DELIVERED:  June 14, 2012



[1]See Tex. Penal Code Ann. § 22.021(a)(1)(B)(i), (2)(B) (West Supp. 2011).

[2]See Tex. Fam. Code Ann. § 54.04(d)(3), (q) (West Supp. 2011).

[3]See id. §§ 54.04(q), .051(a), (d) (West Supp. 2011).

[4]When a district court exercises jurisdiction over a juvenile through a transfer of the juvenile’s probation under section 54.051 of the family code, the district court “shall place the child on community supervision . . . for the remainder of the child’s probationary period and under conditions consistent with those ordered by the juvenile court.”  Id. § 54.051(e) (emphasis added).

[5]Appellant recognized in his original brief that the State’s second petition amended its first petition and that the trial court held a hearing on the second petition.
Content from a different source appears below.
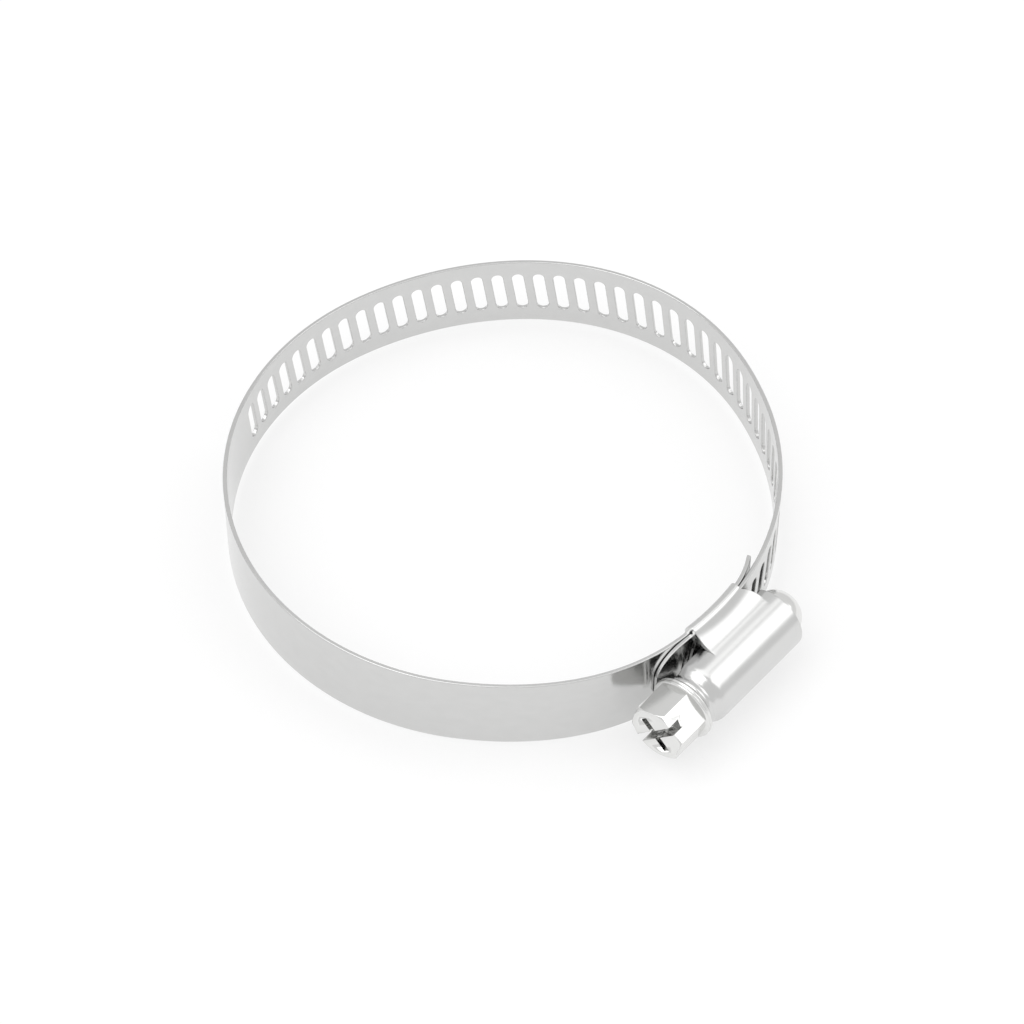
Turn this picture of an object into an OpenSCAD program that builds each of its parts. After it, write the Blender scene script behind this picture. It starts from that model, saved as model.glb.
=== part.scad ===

[6]If a transferred defendant who has been adjudicated delinquent violates the conditions of his probation, the district court may “reduce the prison sentence to any length.”  Id. § 54.051(e-2); Krupa v. State, 286 S.W.3d 74, 77 (Tex. App.—Waco 2009, pet. ref’d).  The trial court’s reduction of appellant’s sentence from five years to four years indicates the court’s awareness of the modified punishment range associated with section 54.051(e-2).

[7]In his original brief, appellant’s sole point stated, “The document entitled Judgment Adjudicating Guilt was not authorized by law . . . .”  Because we have held that the trial court did not err by entering its nunc pro tunc order, which replaced the judgment adjudicating guilt with a judgment revoking community supervision, we overrule appellant’s point from his original brief.

[8]Appellant cites double jeopardy provisions contained in the federal and state constitutions and in a state statute.  He does not argue that the state double jeopardy standard differs from the federal standard with respect to his issues raised in his point.